Heuristic:Deepspeedai DeepSpeed Sequence Parallel PyTorch Version
| Knowledge Sources | |
|---|---|
| Domains | Distributed_Training, Sequence_Parallelism |
| Last Updated | 2026-02-09 00:00 GMT |
Overview
DeepSpeed Ulysses Sequence Parallelism requires PyTorch >= 2.3 to avoid rank indexing errors during the backward pass when `sp_size < world_size`.
Description
DeepSpeed's Ulysses Sequence Parallelism (SP) splits sequences across GPUs using all-to-all communication for attention computation. When used with PyTorch versions older than 2.3, a rank indexing bug can occur during the backward pass, specifically when the sequence parallel size is smaller than the total world size (i.e., when both data parallelism and sequence parallelism are active). This manifests as incorrect gradient routing between ranks. The issue is caused by how PyTorch < 2.3 handles process group indexing in autograd.
Usage
Use this heuristic when configuring Ulysses Sequence Parallelism for long-context training. If you must use PyTorch < 2.3, apply the weighted all-reduce workaround described in the DeepSpeed regression tests. Otherwise, upgrade to PyTorch >= 2.3 to avoid the issue entirely.
The Insight (Rule of Thumb)
- Action: Use PyTorch >= 2.3 for Ulysses Sequence Parallelism.
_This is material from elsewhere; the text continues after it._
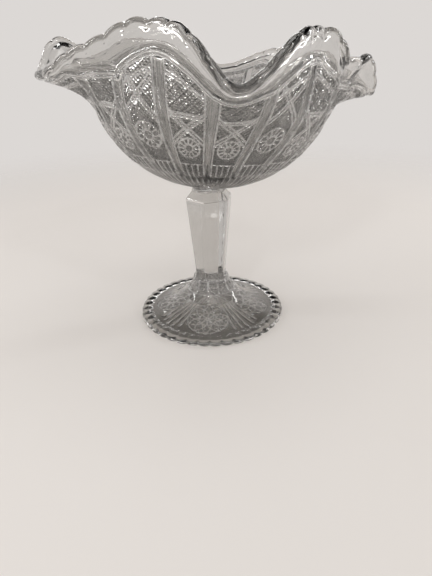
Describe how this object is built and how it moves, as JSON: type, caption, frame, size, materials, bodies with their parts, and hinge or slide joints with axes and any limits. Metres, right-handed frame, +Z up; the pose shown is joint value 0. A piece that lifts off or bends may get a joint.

If on older PyTorch, apply the weighted all-reduce workaround.
- Value: Minimum PyTorch version 2.3 for correct SP backward pass.
- Trade-off: Upgrading PyTorch may introduce other compatibility issues; weigh against the workaround complexity.
Reasoning
The Ulysses SP implementation uses `torch.distributed` all-to-all operations within sequence parallel groups. In the backward pass, autograd needs to correctly route gradients back through these operations. PyTorch < 2.3 had a bug in how it handled rank indexing within sub-groups, causing gradients to be sent to wrong ranks when `sp_size < world_size`. PyTorch 2.3 fixed the underlying process group indexing in autograd, resolving this issue.
Code Evidence
PyTorch version check from `deepspeed/runtime/engine.py:1468-1476`:
if self.sequence_parallel_size > 1:
# Inserted Warning for PyTorch < 2.3
if not required_torch_version(min_version=2.3):
logger.warning(
"DeepSpeed Sequence Parallelism (Ulysses) with PyTorch < 2.3 may encounter "
"rank indexing errors during backward pass when sp_size < world_size. "
"Please use the weighted all-reduce workaround shown in the regression test "
"(https://github.com/deepspeedai/DeepSpeed/blob/master/tests/unit/"
"sequence_parallelism/test_ulysses.py) "
"or upgrade to PyTorch 2.3+.")